[WHAT THE EXERCISE ASKS] Return only what lies between the first line of the entries and the line containing "X, Y, Z = V(1, 0, 0), V(0, 1, 0), V(0, 0, 1)", both lines included.

3D code data:
>> start

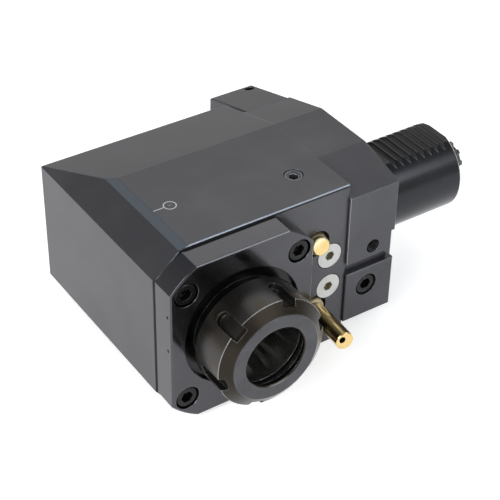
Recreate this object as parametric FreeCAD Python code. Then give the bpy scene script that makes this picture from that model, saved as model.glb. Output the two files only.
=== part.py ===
import FreeCAD, Part
import math
import os

# Driven tool holder, radial type: a serrated round shank carries a housing with two shafts at
# right angles. Millimetres. The origin is on the shank axis in the flange's locating face.
# +X runs out along the shank, -Y is the side the collet nut faces, +Z is up.

V = FreeCAD.Vector
X, Y, Z = V(1, 0, 0), V(0, 1, 0), V(0, 0, 1)

# Shank
shankRadius = 20.0
shankLength = 55.0
toothCrest = 17.9            # height of the toothed flat above the axis
toothDepth = 2.1
toothPitch = 4.0
toothCount = 8
toothStart = 22.0            # middle of the first groove, from the locating face
toothFloor = 0.7             # flat width at a groove's bottom
toothTop = 1.0               # flat width on a tooth's crest
shankBore = 11.0             # radius of the long bore round the drive shaft
shankEndChamfer = 1.2
toothRunIn = 3.0             # the flat starts this far before the first groove

# Flange behind the shank
flangeThickness = 25.4
flangeFront = 39.8           # from the axis to the side face below the nut side
flangeBack = 40.3
flangeTop = 40.0
flangeBottom = 32.4
topFlatFront = 15.0          # where the top's flat ends, towards the nut side
topFlatBack = 16.0
slopeAngle = 15.5            # fall of the sloped tops, degrees
reliefDepth = 2.1            # the lower part of the locating face stands back by this
reliefTop = 8.3
edgeChamfer = 0.5
groovePlay = 5.5             # height of the dark groove above the front block
grooveDeep = 2.6
grooveEnd = 5.7              # the groove's top stops this far from the locating face
grooveSlant = 1.0            # fall of its end for each millimetre towards that face

# Housing
housingLength = 93.6
housingFront = 38.5
housingBack = 56.0
housingBottom = 40.5
endChamferRun = 11.5         # along X, from the end face
endChamferRise = 10.3
stripRun = 4.3               # second, nearly flat chamfer
stripRise = 0.9
stripStep = 0.25
frontEdgeChamfer = 1.5       # the end face's upright edge beside the cover

# Spindle line
spindleDistance = 85.0       # from the locating face to the spindle axis
spindleSeat = 17.5           # radius under the front bearings
tailSeat = 10.0              # radius under the gear and the tail bearing
noseRadius = 20.0            # thread size of the nose, drawn plain
noseFront = 66.0             # end of the nose from the shank axis
noseBack = 52.0              # shoulder behind the nose thread
coneMouth = 16.6             # radius of the collet cone at its mouth
coneHalfAngle = 8.0
coneLength = 32.0
reliefBore = 11.0
reliefBoreLength = 5.0
noseChamfer = 1.0
threadRelief = 1.2           # depth and run of the undercut behind the nose thread
threadReliefRun = 2.0
tailChamfer = 0.8

# Bearings: bore radius, outer radius, width
frontBearing = (spindleSeat, 27.5, 10.0)
gearBearing = (10.0, 23.5, 14.0)        # its outer size is the flange's spigot too
tailBearing = (tailSeat, 21.0, 12.0)
shankBearing = (8.5, 15.0, 7.0)
tailBearingFront = 26.0      # behind the shafts' crossing
raceWall = 0.32              # share of a bearing's wall that each ring takes
shieldGap = 0.35
ballSpaceDepth = 1.2
shieldThickness = 0.5

# Cover plate round the spindle
coverThickness = 11.5
coverHalfWidth = 33.7
coverHalfHeight = 38.5
coverCornerRadius = 44.2
nutGap = 2.4                 # open groove round the nut
coverBoreDepth = 4.0
labyrinthGap = 0.5
labyrinthWall = 1.7          # the turning ring's hub past the nose's radius
labyrinthSink = 2.4          # the turning ring lies this far below the cover's face
screwSpacing = 26.5          # cover screws, each way from the spindle axis
coverSealSection = 1.19
coverSealOut = 2.4           # seal's middle past the bearing
coverSealGroove = 1.6        # width of the seal's groove; it is 1.2 deep
coverSealDepth = 1.2
coverScrewSink = 0.5         # screw heads lie this far below the cover's face
coverHoleRadius = 0.75       # two small holes in the cover's side
coverHoleHeights = (17.0, 0.0)
coverHoleInset = 2.6
coverHoleDepth = 1.5

# Socket screws: shank radius, head radius, head height, hexagon across flats
m6 = (3.0, 5.0, 6.0, 5.0)
m4 = (2.0, 3.5, 4.0, 3.0)
screwClearance = 0.3
headClearance = 0.5
headChamfer = 0.5
socketFloor = 0.45           # share of a head's height below its socket

# Collet nut
nutShell = 5.0               # wall of the nut outside the nose thread
nutFront = 73.7
nutBack = 52.6
nutThreadPlay = 0.05
nutMouthChamfer = 0.6
nutMouthLand = 1.0
nutPocketPlay = 0.4          # round the clamping ring
nutOpeningStep = 1.5         # the nut's opening is this much smaller than the ring's bore
nutChamferRun = 5.3          # the flat face's rim lies this far inside the barrel
nutChamferDepth = 3.6
nutWall = 3.4                # wall in front of the clamping ring
nutSlots = 6
nutSlotWidth = 6.4
nutSlotDepth = 2.7
nutSlotBack = 58.2
nutSlotPhase = 12.5
nutBackChamfer = 1.0
slotOver = 2.0               # slot cutters reach this far past the barrel
clampRingLength = 3.0
clampRingProud = 0.4         # the ring's radius past the nose thread
clampRingWall = 4.7          # from the ring's bore to the nose thread
clampRingPlay = 0.3          # in front of the ring and behind it
clampRingTaper = 1.7

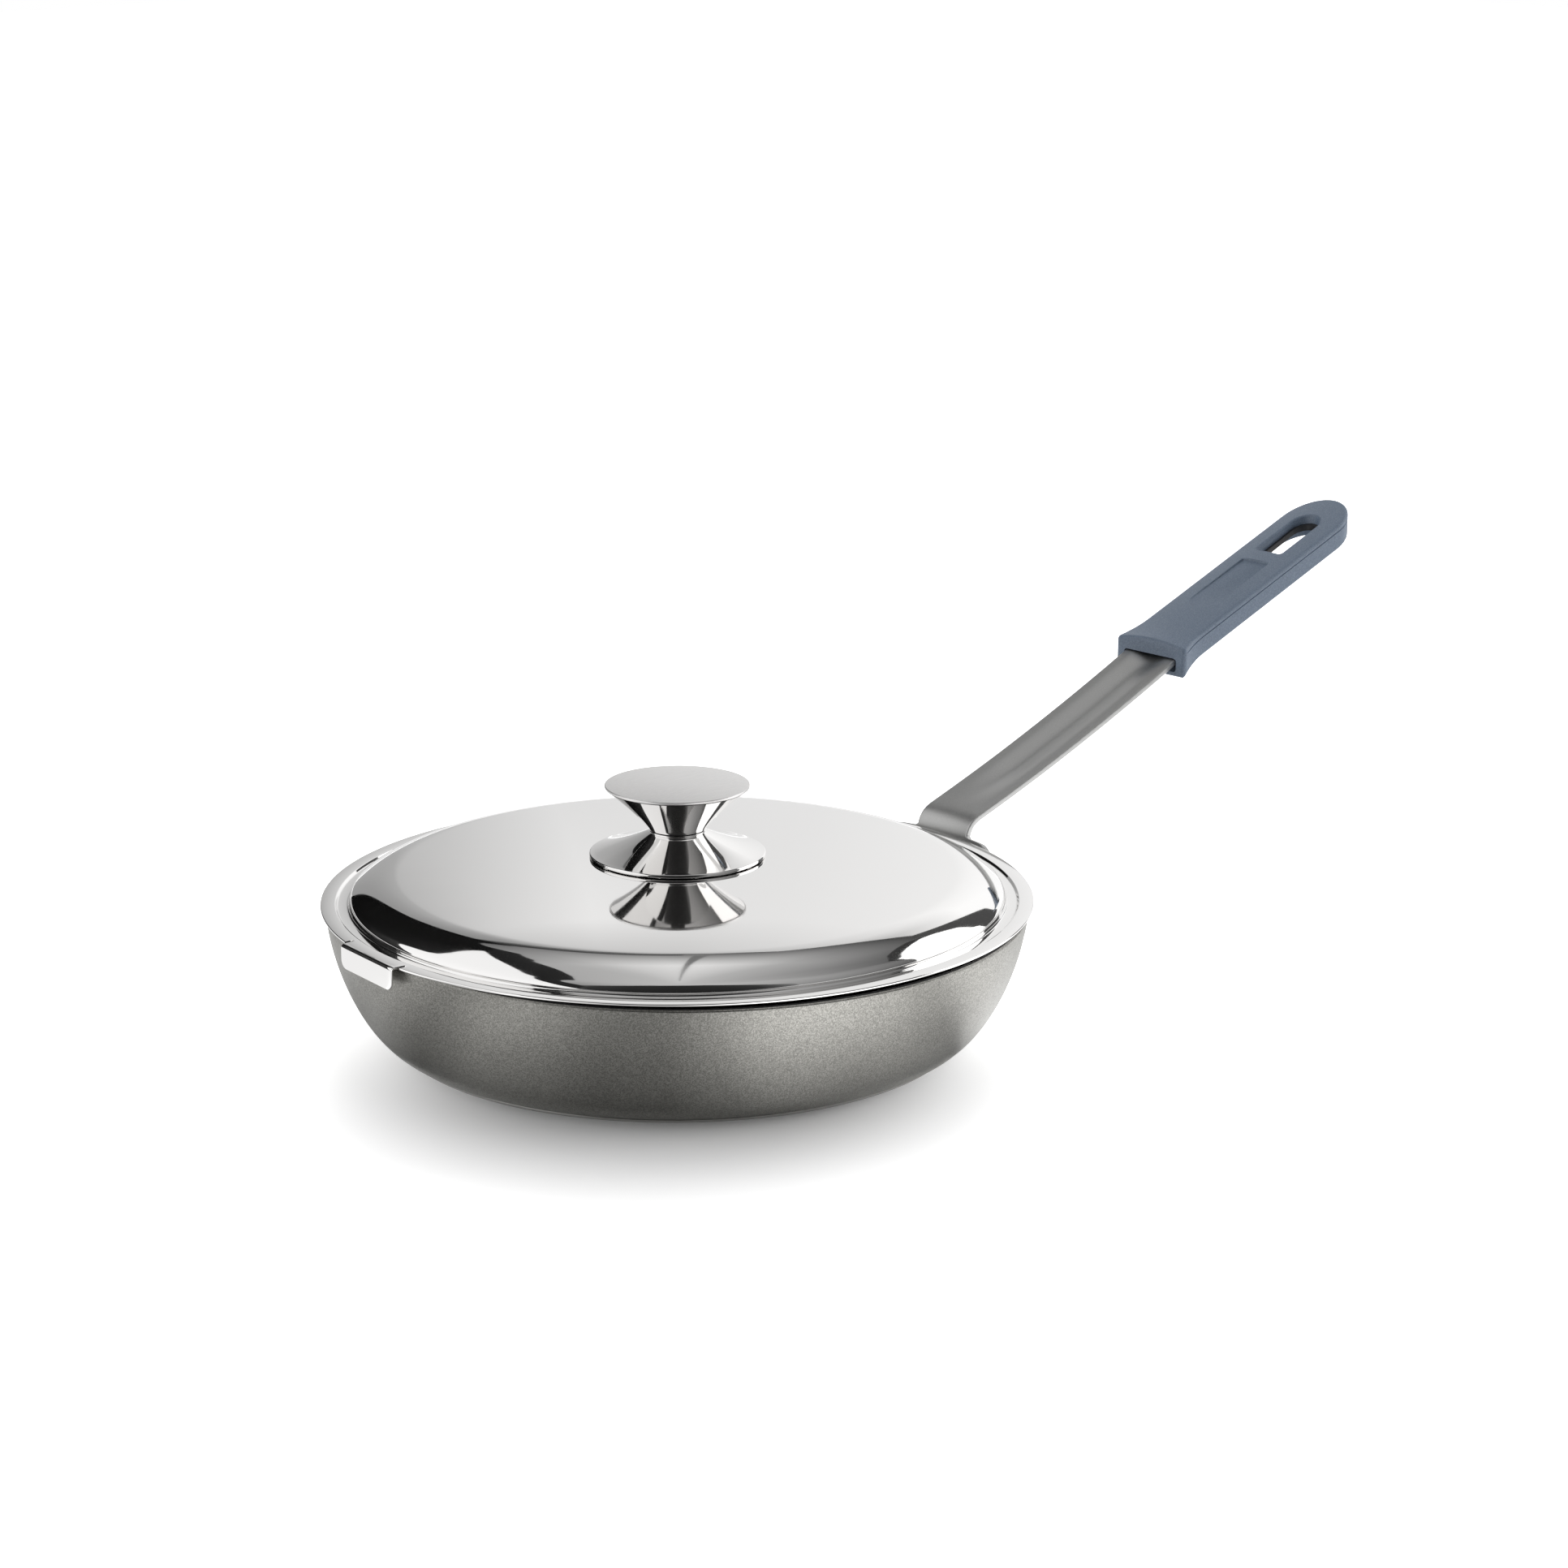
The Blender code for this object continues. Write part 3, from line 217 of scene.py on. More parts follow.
@dataclass(frozen=True)
class PolishedStainless:
    """Stainless sheet after mirror polishing: it mirrors the room, with a slight haze and waviness."""

    name: str = "polished_stainless_steel"
    colour: str = "#ecebea"
    roughness: float = 0.035
    haze: float = 0.03
    haze_span: tuple[float, float] = (0.35, 0.75)
    haze_size: float = 9 * MM
    wave_size: float = 38 * MM
    wave_height: float = 0.006 * MM
    line_pitch: float = 0.35 * MM
    line_height: float = 0.00012 * MM

    def material(self) -> bpy.types.Material:
        """Builds the material: haze in the roughness, faint turned polishing lines and waves in the bump."""
        made, tree, place = patterned_material(self.name)
        clouds = {"Vector": place, "Scale": 1 / self.haze_size, "Detail": 5.0}
        haze = add_node(tree, "ShaderNodeTexNoise", inputs=clouds).outputs["Fac"]
        swell = {"Vector": place, "Scale": 1 / self.wave_size, "Detail": 0.0}
        waves = add_node(tree, "ShaderNodeTexNoise", inputs=swell).outputs["Fac"]
        lines = turned_lines(tree, place, self.line_pitch)
        return finish_shader(
            made,
            {"Base Color": linear(self.colour), "Metallic": 1.0},
            rough=(haze, *self.haze_span, self.roughness, self.roughness + self.haze),
            bumps=((waves, self.wave_height), (lines, self.line_height)),
        )


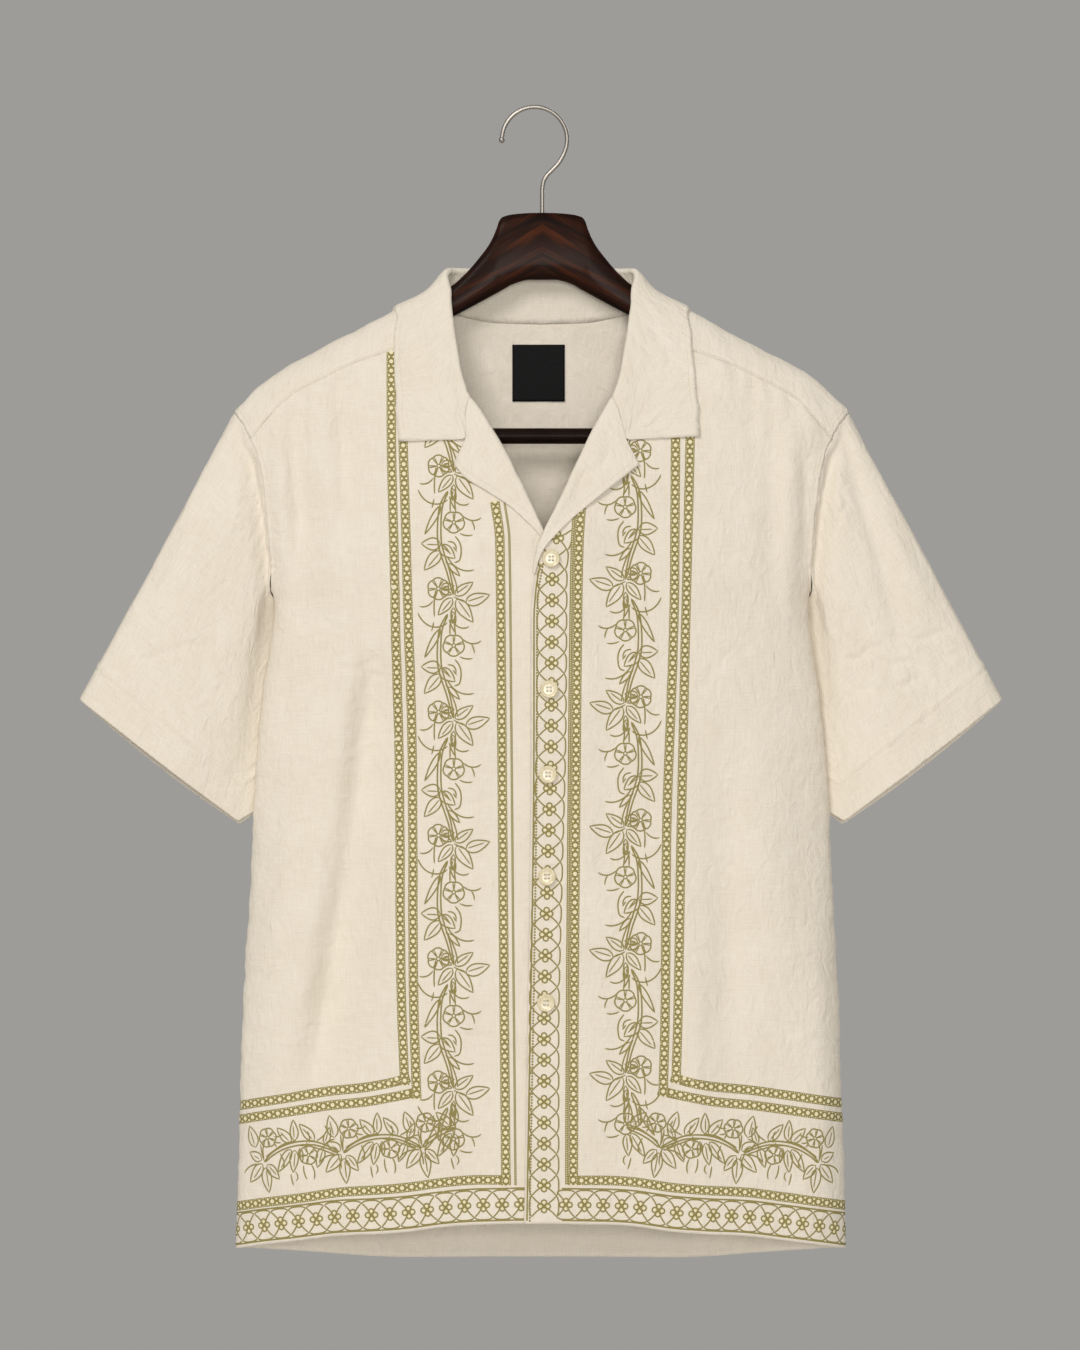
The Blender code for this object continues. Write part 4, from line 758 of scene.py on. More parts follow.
def turnedPiece(name, lines, thickness):
    middle, normal = np.array([line[0] for line in lines]), np.array([line[1] for line in lines])
    thick = np.broadcast_to(thickness[:, None], middle.shape[:2])
    grid = middle + normal * 0.5 * thick[..., None]
    along, across = fromEdge(grid, 0), fromEdge(grid, 1)
    walked = along.mean(axis=1, keepdims=True) + 0 * across
    relief = seamRelief(fromEdge(grid, 1, 1), tailor["edgeStitch"], walked) * thick / tailor["faced"]
    relief = 0.45 * relief - creaseDepth(collarCreases, grid[..., 0], -grid[..., 2])
    grid = crinkle(grid + normal * relief[..., None], normal, 0.8)
    uv = np.stack([0.05 + walked * mm, 0.1 + across * mm], -1)
    return clothPiece(name, grid, normal, uv, thick)


def makeCollar():
    behind, inFront = gridPoints["collar"]
    places = [np.linspace(0.0, 0.45, behind), np.linspace(0.45, 1.0, inFront)[1:]]
    places = np.concatenate(places)
    halves = {}
    for side, column in ((-1, 1), (1, 3)):
        lines = []
        for place in places:
            fold = collarFold(place)
            if place < 1.0:
                along = alongFold(side, collarFold(place - 0.01), collarFold(place + 0.01))
            else:
                along = alongFold(side, collarFold(0.97), lapelFold(side, 0.1))
            if place == 0.0:
                along = np.array([side, 0.0, 0.0])
            seam = neckSeam(place)
            length = np.linalg.norm(bodySurface(*seam) - bodySurface(*fold))
            seam = [mix(a, b, tailor["collarStart"] / length) for a, b in zip(seam, fold)]
            edge = look(collarEdge, column, place), look(collarEdge, column + 1, place)
            path = edgePath(side, fold, edge, ease(place, 0.76, 1.0))
            lines.append(turnedLine(side, seam, fold, along, path, tailor["roll"], 0.0))
        lines[-1] = (lines[-1][0] + along * tailor["lap"], lines[-1][1])
        halves[side] = lines
    lines = halves[-1][::-1] + halves[1][1:]
    return turnedPiece("collarLinen", lines, np.full(len(lines), tailor["faced"]))


def makeLapel(side):
    table = lapelTable[side]
    lines = []
    places = np.arange(0.0, table[0][-1], 0.018)
    for place in places:
        fold = lapelFold(side, place)
        if place > 0:
            along = alongFold(side, lapelFold(side, place - 0.05), lapelFold(side, place + 0.05))
        else:
            along = alongFold(side, collarFold(0.97), lapelFold(side, 0.1))
        reach, drop = look(table, 3, place), look(table, 4, place)
        path = edgePath(side, fold, (frontAngle(reach, drop), drop), 1.0 - ease(place, 0.0, 0.3))
        roll = mix(tailor["roll"], tailor["lapelEndRoll"], ease(place, 0.6, 1.0))
        roll = mix(roll, 0.6, ease(place, 1.0, 1.4))
        lines.append(turnedLine(side, None, fold, along, path, roll, frontLift(side, *fold)))
    thickness = mix(tailor["faced"], tailor["cloth"], ease(places, 1.0, 1.4))
    return turnedPiece(sided("lapel", side), lines, thickness)


# 55/45 linen and cotton, plain-woven from slubby yarn and garment-washed: matt, a soft sheen at
# grazing angles, thick and thin threads in both directions. The real 0.45 mm threads are drawn
# 0.9 mm apart so that they show.
linenLook = {
    "colours": ((0.0, "E1D8C8"), (0.5, "E9E1D3"), (1.0, "EFE8DD")), "patch": 22.0, "thread": 0.9,
    "slubLength": 18.0, "slubWidth": 0.9, "roughness": 0.88, "weave": 0.13, "slub": 0.3,
    "rumple": 1.0, "rumpleSize": 9.0, "wrinkle": 0.22, "wrinkleSize": 34.0}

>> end

[RESULT OF THIS EXERCISE]
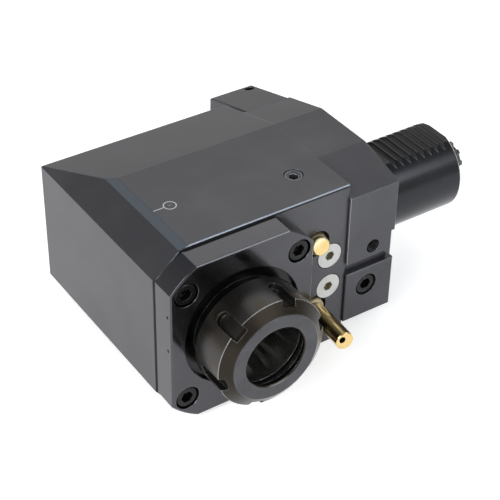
Recreate this object as parametric FreeCAD Python code. Then give the bpy scene script that makes this picture from that model, saved as model.glb. Output the two files only.
=== part.py ===
import FreeCAD, Part
import math
import os

# Driven tool holder, radial type: a serrated round shank carries a housing with two shafts at
# right angles. Millimetres. The origin is on the shank axis in the flange's locating face.
# +X runs out along the shank, -Y is the side the collet nut faces, +Z is up.

V = FreeCAD.Vector
X, Y, Z = V(1, 0, 0), V(0, 1, 0), V(0, 0, 1)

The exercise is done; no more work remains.